5. The crossing gate mechanism of claim 1,

wherein the at least one switching device comprises a solid-state relay.

6. The crossing gate mechanism of claim 5,

wherein the solid-state relay utilizes power semiconductor devices to switch between the different switching states.

7. The crossing gate mechanism of claim 5,

wherein the different switching states comprise an open state and a closed state.

8. The crossing gate mechanism of claim 1,

wherein the position detection unit comprises at least one sensor selected from an accelerometer, gyroscope, magnetometer, a proximity detector, a rotary encoder, and a combination thereof.

9. The crossing gate mechanism of claim 1,

comprising multiple electronic switching devices.

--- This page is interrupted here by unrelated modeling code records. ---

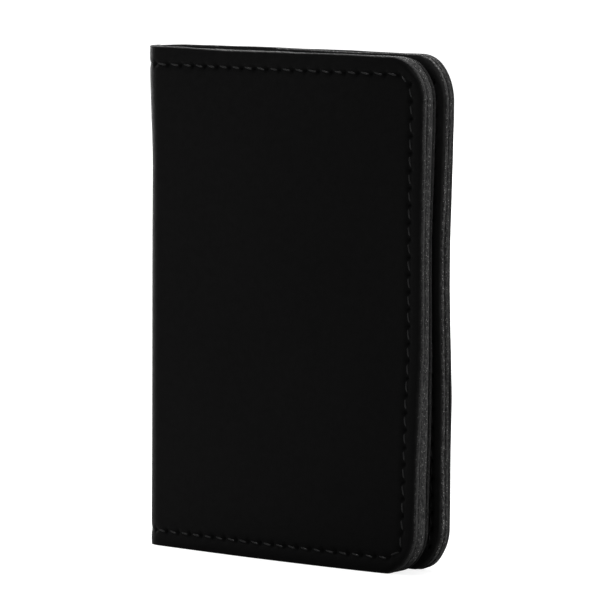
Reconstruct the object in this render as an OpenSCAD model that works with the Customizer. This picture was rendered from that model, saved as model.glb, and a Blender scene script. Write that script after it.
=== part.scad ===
// Bifold card wallet in stitched leather, standing on its lower edges.
// Units: millimetres. +Z is up along the fold. The fold is at -X, the free edges
// at +X, the front cover faces -Y and the back cover faces +Y. The origin is the
// centre of the footprint.

/* [Wallet] */
// Height of the wallet along the fold
wallet_height = 102; // [90:1:120]
// Width of the closed wallet, from the outside of the fold to the free edges
wallet_width = 75; // [70:1:95]
// Radius of the rounded corners at the free edges
corner_radius = 8.5; // [6:0.5:10]
// Air between the facing free edges of the two covers when the wallet is closed
rest_gap = 3.2; // [2.6:0.2:6]

/* [Leather] */
// Thickness of the outer shell leather
shell_thickness = 1.3; // [1.2:0.1:1.5]
// Thickness of the lining leather
lining_thickness = 1; // [0.8:0.1:1.1]
// Thickness of the sewn pocket panels
panel_thickness = 1.3; // [1.2:0.1:1.6]
// Thickness of the skived card slips behind the pocket panels
slip_thickness = 0.6; // [0.5:0.1:0.7]

/* [Fold] */
// Outer radius of the two soft corners that make the fold
fold_radius = 3.2; // [3:0.1:3.6]
// Slit between the leather parts that turn on one another
turn_slit = 0.3; // [0.2:0.05:0.4]

/* [Card pockets] */
// Distance from the outside of the fold to the mouth of the card slip
slip_mouth = 17; // [13:1:19]
// Distance from the outside of the fold to the mouth of the pocket panel
panel_mouth = 29; // [26:1:32]
// Depth of the card slip's pocket, from its mouth to its tacked end
slip_depth = 46.5; // [20:0.5:48]
// Width of the flat sewn rim around the raised field of the pocket panel
rim_width = 6; // [5:0.5:8]

/* [Stitching] */
// Distance from one saddle stitch to the next
stitch_pitch = 3.4; // [3:0.1:4.2]
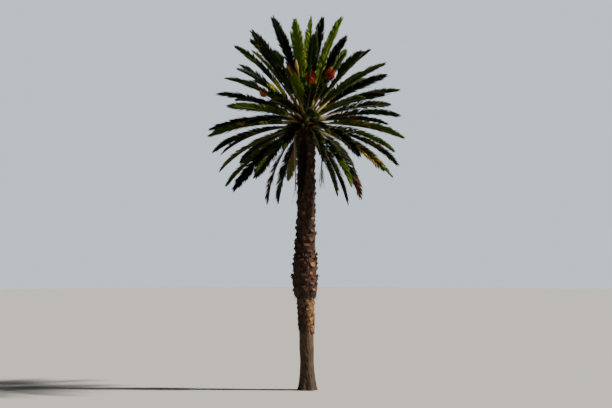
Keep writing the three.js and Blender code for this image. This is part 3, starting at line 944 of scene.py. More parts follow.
@dataclass
class Stem:
    """The bare stem, the rough column under the stubs and leaf bases, and the crown core.

    Attributes:
        sides: Count of sides of each column.
        rough_sides: Count of sides of each rough column.
        ring: Height between the rings of points of the bare stem.
        rough_ring: Height between those of a rough column.
        scar_step: Height between the scars of fallen leaves on the bare stem.
        scar: Depth of a scar.
        lobes: Lobes of the flare at the foot.
        flare: Depth of the lobes against the radius.
        flare_top: Height to which the lobes rise.
        swell: Depth of the broad relief of the bare stem.
        grit: Depth of its fine relief.
        crack: Depth of its cracks.
        smooth: Angle in degrees under which edges are shaded smooth.
        shade_side: Direction of the side darkened with painted shade, in degrees.
        foot_shade_top: Height to which the foot is darkened with painted shade.
        foot_shade_fade: Height over which that painted shade fades.
        under: How far the rough columns lie under their outlines.
    """

    sides: int = 120
    rough_sides: int = 96
    ring: float = 0.0125
    rough_ring: float = 0.03
    scar_step: float = 0.074
    scar: float = 0.006
    lobes: int = 6
    flare: float = 0.08
    flare_top: float = 0.6
    swell: float = 0.009
    grit: float = 0.004
    crack: float = 0.006
    smooth: float = 50
    shade_side: float = 210
    foot_shade_top: float = 1.9
    foot_shade_fade: float = 0.8
    under: float = 0.008

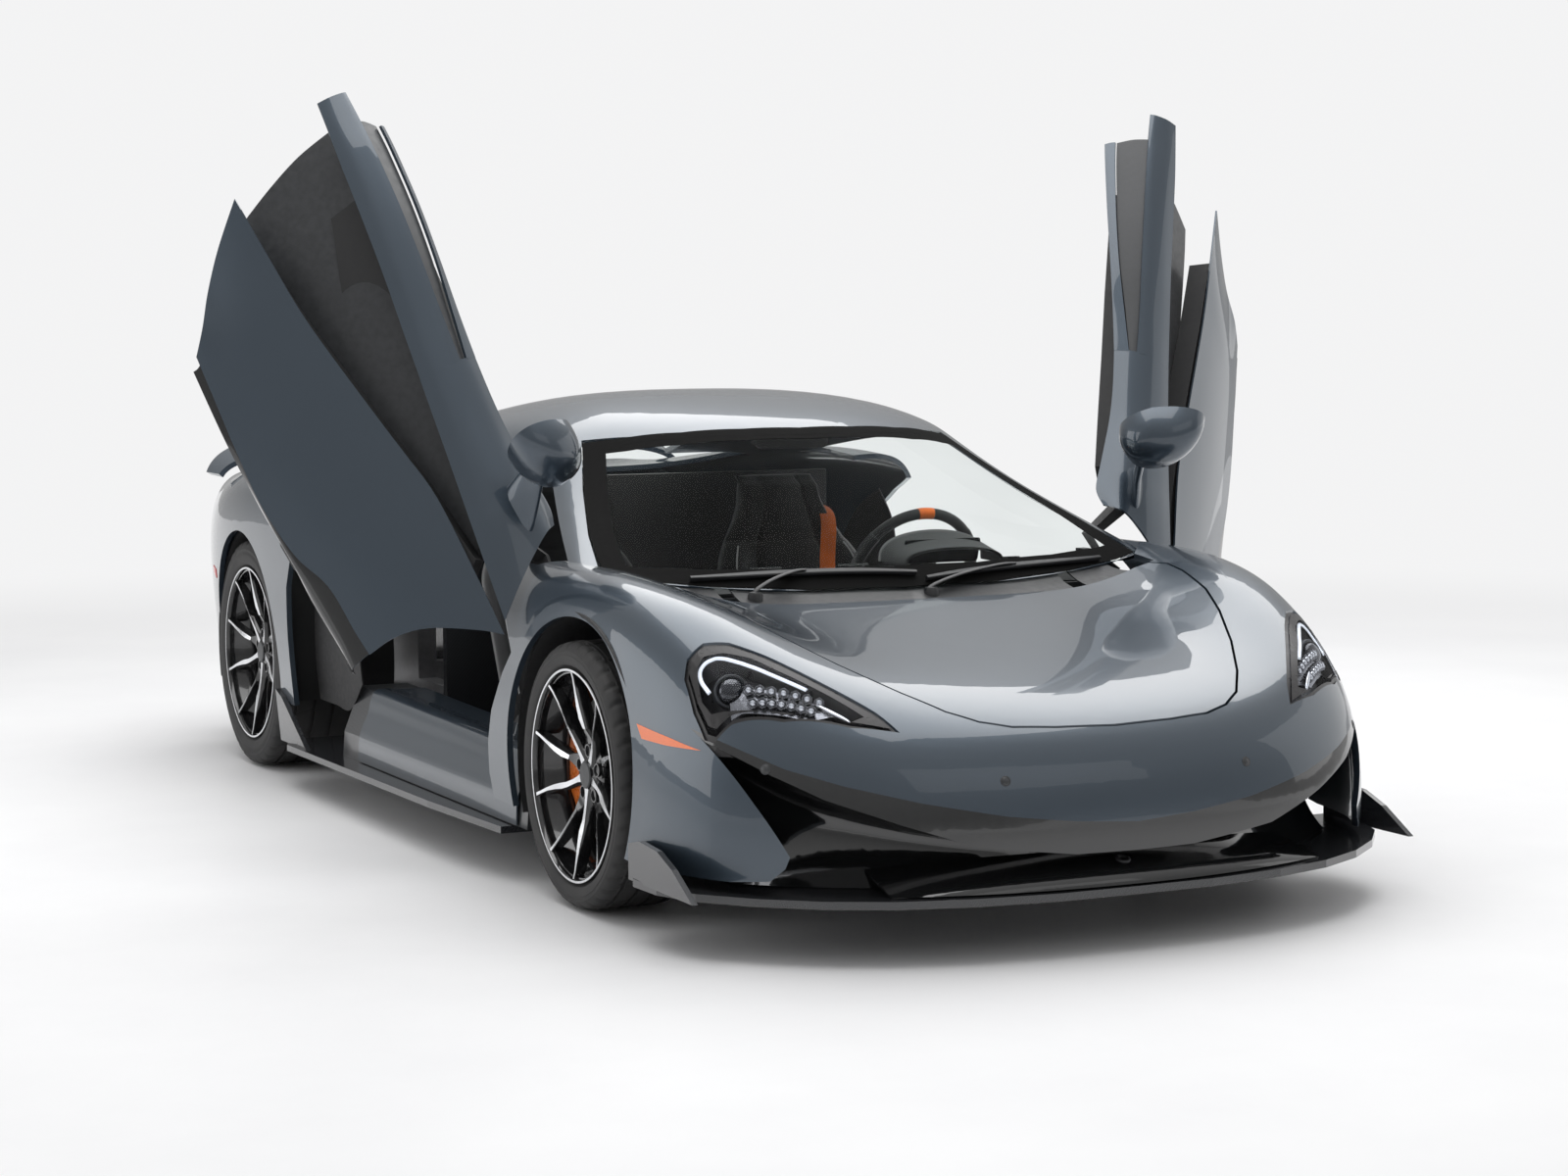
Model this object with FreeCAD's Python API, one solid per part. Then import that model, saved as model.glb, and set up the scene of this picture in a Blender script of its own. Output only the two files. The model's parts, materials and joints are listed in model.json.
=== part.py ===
import FreeCAD, Part
import math
import os

# Driving dimensions, millimetres
wheelbase = 2670.0
front_overhang = 1021.0
rear_overhang = 909.0
body_width = 1932.0
body_height = 1193.0
front_tyre_radius = 320.0
rear_tyre_radius = 354.0
front_tyre_width = 225.0
rear_tyre_width = 285.0
front_rim_radius = 256.0
rear_rim_radius = 269.0
front_face_x = 940.0
rear_face_x = 948.0
front_arch_gap = 58.0
rear_arch_gap = 30.0
panel_wall = 16.0
glass_wall = 6.0
panel_gap = 6.0
door_angle = 71.4
spoke_pairs = 5

# The car stands on z = 0 with its middle over the origin, nose to -y, left side to +x
front_axle_y = -(wheelbase + front_overhang + rear_overhang) / 2.0 + front_overhang
rear_axle_y = front_axle_y + wheelbase

# The body lines are drawn at these sizes and follow the driving dimensions
drawn_front_axle = -1242.0
drawn_rear_axle = 1428.0
drawn_front_overhang = 1021.0
drawn_rear_overhang = 909.0
drawn_width = 1932.0
drawn_height = 1193.0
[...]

10. A crossing gate system comprising:

one or more crossing gate arm(s), and

a crossing gate mechanism comprising: an electric motor driving a main shaft, wherein the main shaft is configured to couple to a crossing gate arm, a position detection unit configured to detect a position of the main shaft, at least one electronic switching device configured to operate in different switching states, and a programmable control unit configured to control operation of the at least one switching device based on a detected position of the main shaft in combination with a programmed switching state for the detected position.

11. The crossing gate system of claim 10,

comprising multiple electronic switching devices.

12. The crossing gate system of claim 10,

wherein the programmable control unit is configured to receive angular information from the position detection unit and determine, based on the angular information, a position of the main shaft.

13. The crossing gate system of claim 10, further comprising:

a user interface connected to the control unit for programming the different switching states based on different main shaft positions or other detected information.

14. The crossing gate system of claim 10,

wherein the at least one switching device comprises a solid-state relay or electromechanical relay.

15. The crossing gate system of claim 10,

wherein the at least one switching device is configured to provide an input for a motor control.